**Your goal**. Reproduce only the top of the records, down to and including the line containing "wasm.setup();".

**Task material**.

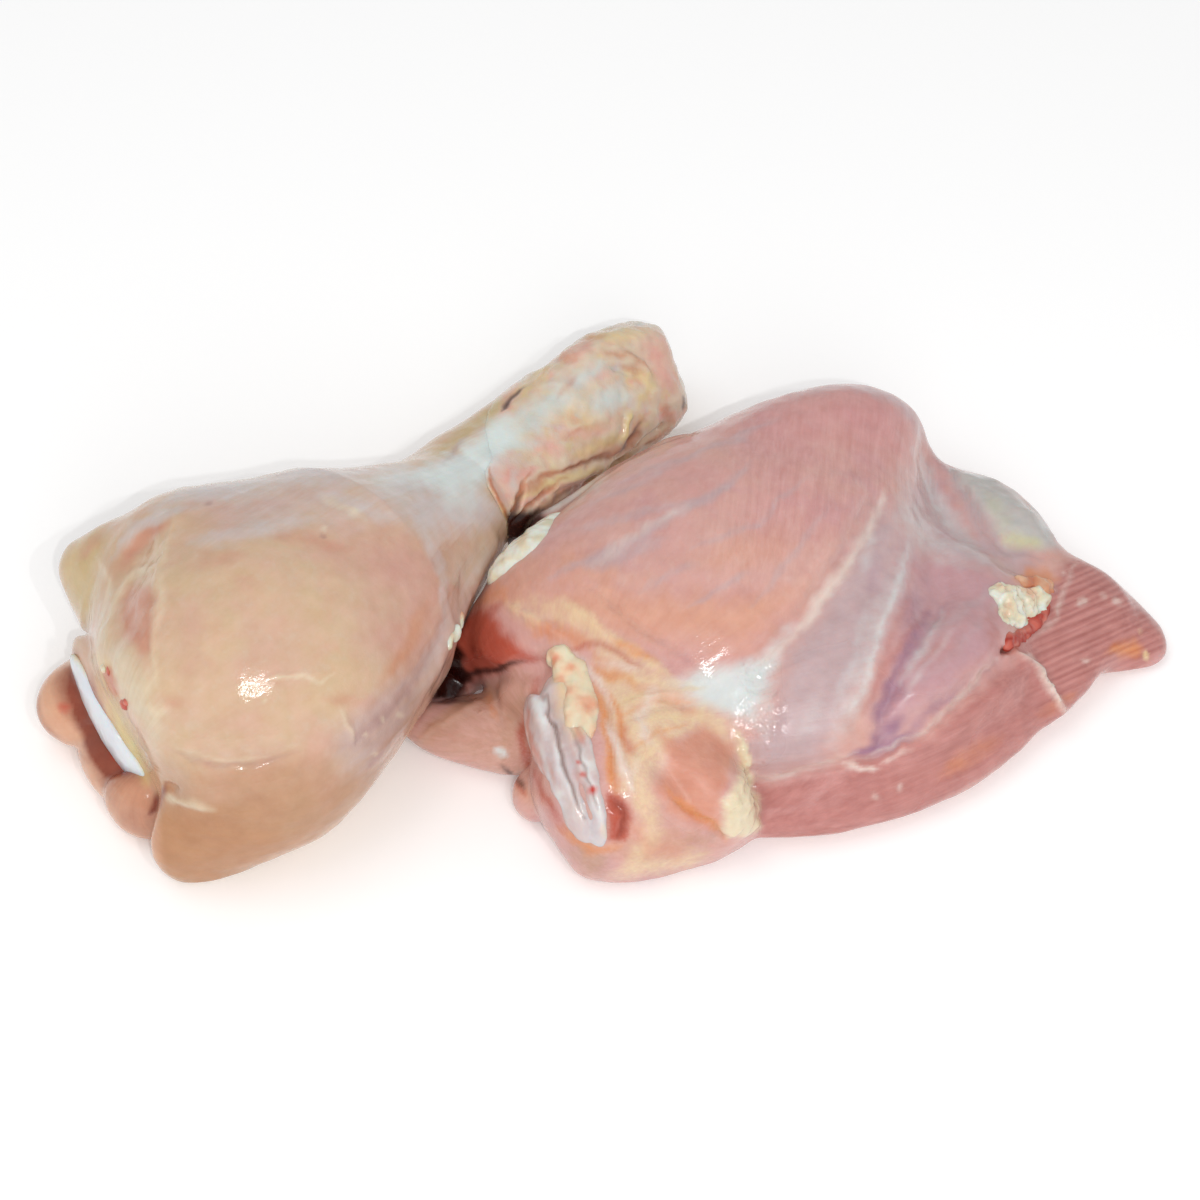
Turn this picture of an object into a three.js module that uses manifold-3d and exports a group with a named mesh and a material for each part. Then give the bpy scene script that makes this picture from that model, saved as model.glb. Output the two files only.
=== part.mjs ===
// A raw chicken leg quarter without its skin, cut through at the knee into a drumstick and a
// thigh that lie side by side and just touch. Millimetres; +X runs from the drumstick's knee
// end to the thigh's tip, +Y to the back, +Z up. The underside is flat where it lies at z = 0.

import * as THREE from 'three';
import { mergeVertices } from 'three/addons/utils/BufferGeometryUtils.js';
import Module from 'manifold-3d';

const wasm = await Module();
wasm.setup();

// Driving sizes. A half size is measured from a muscle's middle: along, across and up.
const CALF_HALF = [29.5, 26, 25];       // the drumstick's round belly
const SHANK_RADIUS = 7;                 // the narrowest part, above the ankle
const ANKLE_HALF = [20.5, 8.5, 14];     // the ankle in its sleeve of skin
const KNEE_PLATE_HALF = [13.5, 9.5, 2.6];
const DOME_HALF = [38.5, 29.5, 21.5];   // the thigh's large muscle
const HIP_HALF = [19, 17.5, 10];        // the thin part towards the thigh's tip
const STRIP_HALF = [29, 11.5, 7.5];     // the band along the thigh's front edge
const BONE_RIDGE_HALF = [13.5, 4.2, 6.5];
const LIE_SOFTNESS = 1.5;               // how softly flesh rounds up from the surface it lies on
const JOIN_GAP = 0.3;                   // between a cartilage or the sleeve and the flesh round it
const TOUCH_GAP = 0.6;                  // between the drumstick and the thigh that leans on it

// ---------------------------------------------------------------- forms
// A form is a function that gives a point's rough distance to a surface, negative inside.

function turned(yaw = 0, pitch = 0) {
  const euler = new THREE.Euler(0, -THREE.MathUtils.degToRad(pitch), THREE.MathUtils.degToRad(yaw), 'ZYX');
  return new THREE.Quaternion().setFromEuler(euler);
}

// A muscle or a lump: a smooth body with three half sizes, turned in its own place.
function lump(at, half, turn = new THREE.Quaternion()) {
  const middle = new THREE.Vector3(...at);
  const back = turn.clone().invert();
  const [a, b, c] = half;
  const q = new THREE.Vector3();
  return (p) => {
    q.copy(p).sub(middle).applyQuaternion(back);
    const reach = Math.hypot(q.x / a, q.y / b, q.z / c) + 1e-9;
    const slope = Math.hypot(q.x / a ** 2, q.y / b ** 2, q.z / c ** 2) + 1e-9;
    return (reach * (reach - 1)) / slope;
  };
}

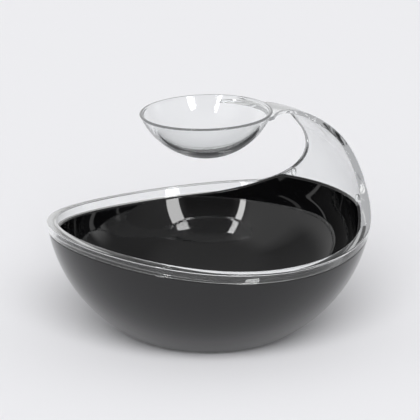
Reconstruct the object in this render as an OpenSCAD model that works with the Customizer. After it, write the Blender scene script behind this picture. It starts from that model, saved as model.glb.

**Answer to this problem**.
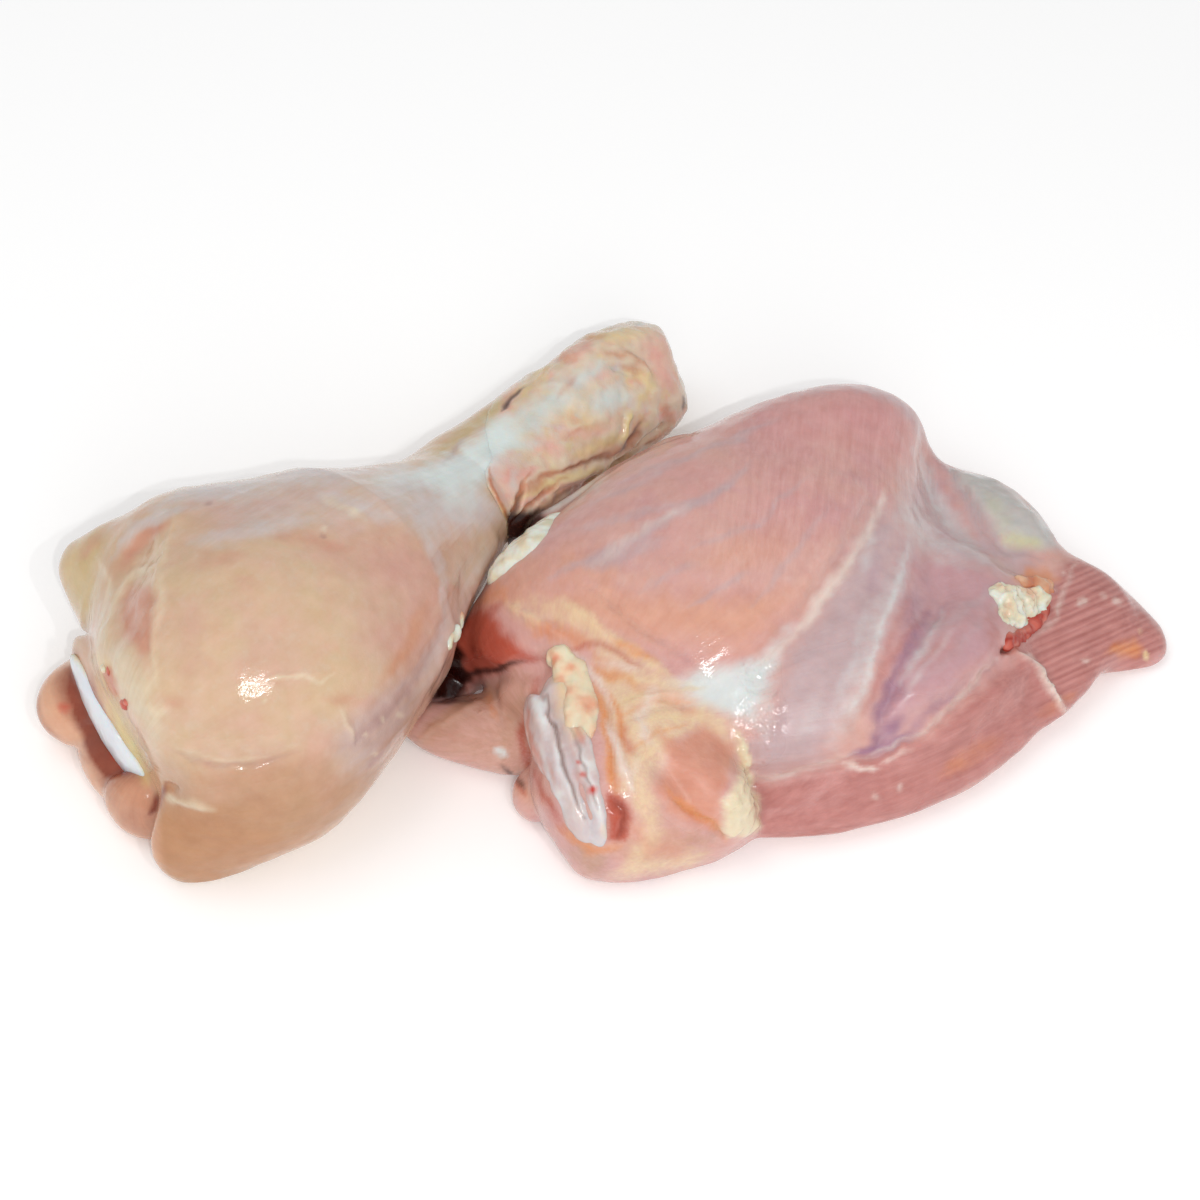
Turn this picture of an object into a three.js module that uses manifold-3d and exports a group with a named mesh and a material for each part. Then give the bpy scene script that makes this picture from that model, saved as model.glb. Output the two files only.
=== part.mjs ===
// A raw chicken leg quarter without its skin, cut through at the knee into a drumstick and a
// thigh that lie side by side and just touch. Millimetres; +X runs from the drumstick's knee
// end to the thigh's tip, +Y to the back, +Z up. The underside is flat where it lies at z = 0.

import * as THREE from 'three';
import { mergeVertices } from 'three/addons/utils/BufferGeometryUtils.js';
import Module from 'manifold-3d';

const wasm = await Module();
wasm.setup();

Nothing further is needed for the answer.